Now I have to apologize to the ‘whiner’ because he has every right to complain.  Merit Ratings are by definition separate from form.  If the handicapper uses ‘form’ to override ratings, he admits that his rating is incorrect.  A current rating is a measure of expectation, and if he puts an (87) horse in before a (93) using ‘discretionary’ powers, he says loud and clear that he expects that this (93) horse is not competitive with even the lowest rated horse in the race. 

It stands to reason then that the handicapper should immediately bring the rating of the (93) horse (he eliminated) to the rating of the lowest horse he put in front of it, in this case (87).  Red Mist would have had to carry 56.5kg to Ryan’s A Lion’s 53.5kg and if the handicapper eliminates Red Mist in favour of Ryan’s A Lion, all reason and common sense tells us the rating of the eliminated horse should be set to equal to or lower than the lowest horse that was accepted.

Many trainers have argued ‘form’ when discussing the ratings of their horses with the Handicapper only to be swatted down with a counter argument of how the horse ‘rated’ against its peers and how form is therefore meaningless.  The handicapper has argued that ratings (as we use them) is NOT an expression of maximum ability as may be applied elsewhere, but a working handicap figure.  This they argue is why our ratings are so fluid from race to race.  To see the same handicapper now apply form above their handicap figure is stunning to say the least.

How can Red Mist have an official figure, that does not get him into a race which that figure qualifies him to?
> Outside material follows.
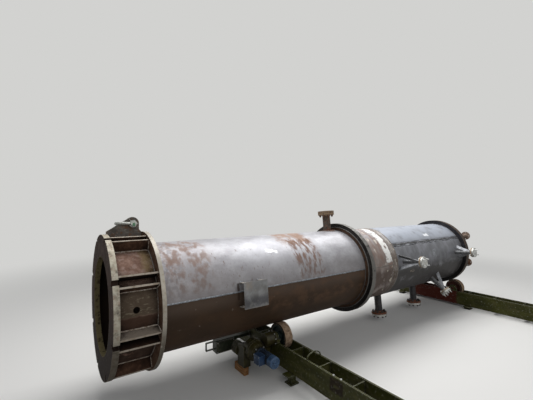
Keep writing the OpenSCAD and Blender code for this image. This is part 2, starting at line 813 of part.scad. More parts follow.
// The right-angle gearbox: a bell round the motor's axis, an output housing round the roller's axle,
// a bracket to the side plate and an upright case with a ribbed housing behind it.
module gearbox() {
    flange_t = 15;
    cone_len = 50;
    bell_y = motor_from_y + flange_t + cone_len;
    bell_r = gear_bell_d/2;
    face_x = front_plate_x - bearing_over;
    housing_x = motor_x + motor_d/2 + 6;
    case_x = motor_x - bell_r - 17;
    case_y = bell_y + gear_bell_len - 50;
    case_top = motor_z + 42;
    color("#4a4a2c") on_floor() {
        across(motor_x, motor_from_y, motor_z, flange_t, motor_flange_d/2, motor_flange_d/2);
        across(motor_x, motor_from_y + flange_t - 1, motor_z, cone_len + 1, bell_r*0.8, bell_r*0.95);
        across(motor_x, bell_y, motor_z, gear_bell_len, bell_r, bell_r);
        across(motor_x, bell_y + 24, motor_z, 14, bell_r + 6, bell_r + 6);
        translate([housing_x, -drive_axle_y, drive_axle_h]) rotate([0, 90, 0])
            cylinder(h = face_x - housing_x, d = output_d);
        translate([face_x - 22, -drive_axle_y, drive_axle_h]) rotate([0, 90, 0])
            cylinder(h = 14, d = output_d + 24);
        translate([motor_x + 30, bell_y + 10, motor_z - 80])
            cube([front_plate_x - motor_x - 30, gear_bell_len - 20, 130]);
        translate([case_x, case_y, timber_h]) cube([case_w, case_len, case_top - timber_h]);
        ribbed_housing(case_x + case_w/2, case_y + case_len);
    }
}

module ribbed_housing(x, y) {
    z = motor_z - 38;
    rib_step = 22;
    across(x, y - 1, z, 5*rib_step, rib_d/2 - 8, rib_d/2 - 8);
    for (i = [0:4]) across(x, y + i*rib_step + 6, z, 8, rib_d/2, rib_d/2);
}

module motor() {
    fan_len = 70;
    body_d = motor_d - 14;
    color("#2f5c9a") on_floor() translate([motor_x, motor_from_y, motor_z]) rotate([90, 0, 0]) {
        cylinder(h = motor_len - fan_len, d = body_d);
        translate([0, 0, 12]) cylinder(h = 22, d = body_d + 18);
        translate([0, 0, motor_len - fan_len - 2]) cylinder(h = fan_len - 8, d = motor_d);
        translate([0, 0, motor_len - 10 - tiny]) cylinder(h = 10, d1 = motor_d, d2 = motor_d - 16);
    }
}

// The motor's terminal box, seated on the side of its body.
module terminal_box() {
    box_h = 96;
    box_len = 108;
    box_out = 74;
    body_r = (motor_d - 14)/2;
    color("#2f5c9a") on_floor() translate([motor_x, motor_from_y - 68 - box_len, motor_z]) difference() {
        translate([10 - body_r - box_out, 0, 4 - box_h/2]) cube([box_out, box_len, box_h]);
        translate([0, -1, 0]) rotate([-90, 0, 0]) cylinder(h = box_len + 2, r = body_r + weld_gap);
    }
}

// A switch box under an arm that is bolted to the drive stand's front side plate, with a bent bar at its end.
module junction_box() {
    arm_t = 8;
    arm_z = beam_top_z - 62;
    box_x = front_plate_x - arm_len;
    hook_out = 125;
    hook_drop = 90;
    color(steel_dark) on_floor() {
        translate([box_x, arm_y, arm_z - arm_t]) cube([arm_len, arm_w, arm_t]);
        translate([box_x + switch_len, arm_y, arm_z - 40])
            cube([arm_len - switch_len, arm_t, 40 - arm_t + tiny]);
        translate([box_x, arm_y - 25, arm_z - arm_t - switch_h])
            cube([switch_len, arm_w + 50, switch_h + tiny]);
        translate([front_plate_x - arm_t, arm_y - 10, arm_z - 70]) cube([arm_t, arm_w + 20, 90]);
        translate([box_x - hook_out, arm_y, arm_z - arm_t]) cube([hook_out + 1, 30, arm_t]);
        translate([box_x - hook_out, arm_y, arm_z - arm_t - hook_drop]) cube([arm_t, 30, hook_drop + 1]);
        translate([box_x - hook_out, arm_y, arm_z - arm_t - hook_drop]) cube([hook_out + 1, 30, arm_t]);
    }
}

module timber_block() {
    case_x = motor_x - gear_bell_d/2 - 17;
    color("#a8763f") on_floor()
        translate([case_x, motor_from_y + 118, 0]) cube([timber_w, timber_len, timber_h]);
}

base_ring();
anchor_gussets();
compression_ring();
skirt_course();
shell_course_1();
inner_head();
mid_ring();
shell_course_2();
girth_band();
shell_course_3();
end_ring();
end_head();
top_nozzle();
top_cover();
side_nozzle_1();
side_nozzle_2();
side_nozzle_3();
side_covers();
side_braces();
drain_nozzles();
drain_covers();
end_nozzles();
tailing_lug();
shackle_pin();
shackle_bow();
bracket_straps();
bracket_plate();
earthing_lug();
drive_frame();
idler_frame();
stand_feet();
wheel_bearings();
tyre(drive_x, -drive_axle_y, drive_axle_h);  // drive_wheel_1_tyre
hub(drive_x, -drive_axle_y, drive_axle_h);  // drive_wheel_1_hub
tyre(drive_x, drive_axle_y, drive_axle_h);  // drive_wheel_2_tyre
hub(drive_x, drive_axle_y, drive_axle_h);  // drive_wheel_2_hub
tyre(idler_x, -idler_axle_y, idler_axle_h);  // idler_wheel_1_tyre
hub(idler_x, -idler_axle_y, idler_axle_h);  // idler_wheel_1_hub
tyre(idler_x, idler_axle_y, idler_axle_h);  // idler_wheel_2_tyre
hub(idler_x, idler_axle_y, idler_axle_h);  // idler_wheel_2_hub
gearbox();
motor();
terminal_box();
junction_box();
timber_block();
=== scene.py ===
"""Dresses a process vessel that lies on two roller stands: finishes, weld beads, studs and small fittings.

Lengths are metres in the frame's own axes. Sizes inside a finish are millimetres, as a maker would give them.
"""

import json
import logging
import math
from collections.abc import Iterable, Sequence
from dataclasses import dataclass, field, replace
from enum import Enum
from itertools import product
from statistics import NormalDist
from typing import ClassVar

import bpy
import numpy as np
from mathutils import Matrix, Vector

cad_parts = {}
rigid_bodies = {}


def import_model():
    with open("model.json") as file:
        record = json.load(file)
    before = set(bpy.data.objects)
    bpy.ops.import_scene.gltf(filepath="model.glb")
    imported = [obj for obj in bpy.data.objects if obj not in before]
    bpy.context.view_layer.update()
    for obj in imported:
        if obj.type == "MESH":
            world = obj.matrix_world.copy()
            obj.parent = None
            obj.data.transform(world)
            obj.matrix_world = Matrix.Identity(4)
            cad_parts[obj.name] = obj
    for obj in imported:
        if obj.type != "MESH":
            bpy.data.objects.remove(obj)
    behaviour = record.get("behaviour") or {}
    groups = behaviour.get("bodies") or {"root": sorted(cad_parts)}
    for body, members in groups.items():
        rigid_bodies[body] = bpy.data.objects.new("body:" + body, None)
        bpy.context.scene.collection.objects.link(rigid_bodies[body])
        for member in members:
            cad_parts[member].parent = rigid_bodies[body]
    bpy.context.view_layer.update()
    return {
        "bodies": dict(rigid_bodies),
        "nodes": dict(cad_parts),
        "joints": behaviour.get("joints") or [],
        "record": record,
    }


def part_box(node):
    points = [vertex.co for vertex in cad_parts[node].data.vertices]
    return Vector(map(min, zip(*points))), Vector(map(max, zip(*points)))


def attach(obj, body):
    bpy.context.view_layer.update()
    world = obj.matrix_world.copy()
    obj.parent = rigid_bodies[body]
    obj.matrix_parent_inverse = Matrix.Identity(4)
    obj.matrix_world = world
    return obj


Point = tuple[float, float, float]
Span = tuple[float, float]
Values = np.ndarray | float
Mesh = tuple[np.ndarray, list[list[int]]]
Socket = bpy.types.NodeSocket

LOG = logging.getLogger("vessel")
MM = 0.001
ALONG = np.array([1.0, 0.0, 0.0])   # along the vessel
WELD_STEP = 0.0028                  # spacing of a weld's points
WELD_GAP = 0.004                    # what a weld stops short by, before a crossing weld or an edge
WELD_RIPPLE = 0.0085                # from one ripple of a weld to the next
WELD_TAPER = 0.006                  # how far from its ends an open weld draws in
EVEN: Point = (1.0, 1.0, 1.0)       # a pattern that isn't stretched


def linear(code: str) -> tuple[float, float, float, float]:
    """Turns an sRGB hex code into the linear colour that Blender's sockets take.

    Args:
        code: the colour as "#rrggbb".

    Returns:
        Red, green, blue and an alpha of 1.
    """
    values = [int(code[i:i + 2], 16) / 255 for i in (1, 3, 5)]
    red, green, blue = (v / 12.92 if v <= 0.04045 else ((v + 0.055) / 1.055) ** 2.4 for v in values)
    return red, green, blue, 1.0


def add(tree: bpy.types.NodeTree, kind: str, inputs: dict | None = None,
        **settings: object) -> bpy.types.Node:
    """Adds one shader node with its settings and links.

    Args:
        tree: the material's or the world's node tree.
        kind: the node's type without its "ShaderNode" prefix.
        inputs: socket name or number to a value, or to the socket that feeds it.
        settings: the node's own properties.

    Returns:
        The new node.
    """
    made = tree.nodes.new("ShaderNode" + kind)
    for name, value in settings.items():
        setattr(made, name, value)
    for key, value in (inputs or {}).items():
        if isinstance(value, Socket):
            tree.links.new(value, made.inputs[key])
        else:
            made.inputs[key].default_value = value
    return made


def cleared(owner: bpy.types.ID) -> bpy.types.NodeTree:
    """The empty node tree of a material or a world."""
    owner.use_nodes = True
    owner.node_tree.nodes.clear()
    return owner.node_tree


class Space(Enum):
    """What a pattern's coordinates follow."""

    SOLID = "solid"   # the frame's own x, y and z, so that a pattern runs through a piece without a seam
    SKIN = "skin"     # along the vessel, round its skin, and out from its axis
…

If I were the owner, I would immediately initiate an objection to Red Mist’s rating of (93).  Eliminating the horse is an acknowledgement that the horse is not competitive off its rating, and this is an official opinion, in print!  It’s a double jeopardy to have the horse rated too high AND not allowed to run off the rating.  I would love to see them insist on the 93 when they themselves have just made the case against.